In this increasing penetration of CPS in human’s lives, one shall address the compromise between complexity and reliability that include:

  • How to couple AI with control ensuring transparency, accountability, explicability and reliability? The answer to this question affects the performance (in its multiple dimensions – technological, economics, social), safety and liability of the resulting system.
  • The modelling of the human cognitive representation of the automated and of the other manually driven systems in mixed automated and manual mode machines evolving together, which can help improve decision making and the overall safety.
  • The control design shall consider time scales and capacities of the human in relation to the automated system, as well as different automation levels and different intrusion levels of the automated system with respect to the human.
  • Safety-critical and resilient CPHS shall be studied, it has indeed become a major area of research.
  • Security, privacy and ethics in cyber-physical and human systems is essential to be addressed in the present days.
  • Reversibility of systems: can we change the direction of an on-going technological transformation?

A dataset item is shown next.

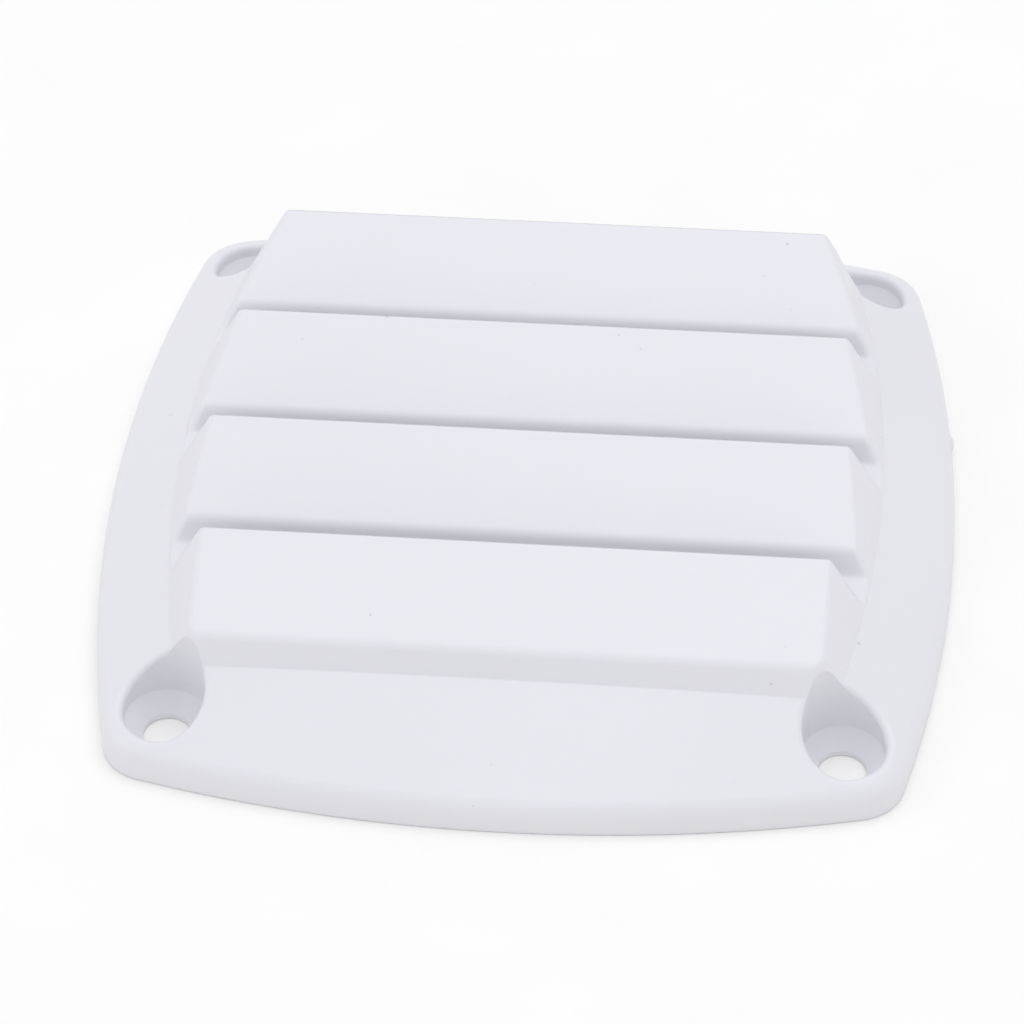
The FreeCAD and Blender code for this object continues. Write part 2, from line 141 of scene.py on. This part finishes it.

In addition, closing the gap between the theory and practice has a huge potential in increasing the impact of the control discipline on society, as well as addressing public policies related to the deployment of new technologies.

Furthermore, as outlined recently, major societal drivers as climate changes mitigation and adaptation, healthcare and ensuring quality of life, smart infrastructure systems, the sharing economy and resilience of societal-scale systems call for new CPHS tools to tackle the associated challenges (Annaswamy et al, 2023).

Many other topics relate to societal impact like space technology that has brought many new systems impacting positively our society; emotional robotics which impacts should be thoroughly studied; brain-computer interaction; teaming of humans and autonomy which design challenges and ethical issues need to be outlined, to name a few.

TC9.2 takes part in addressing the design of control/AI systems by considering these dimensions, and many others, for its huge societal benefits.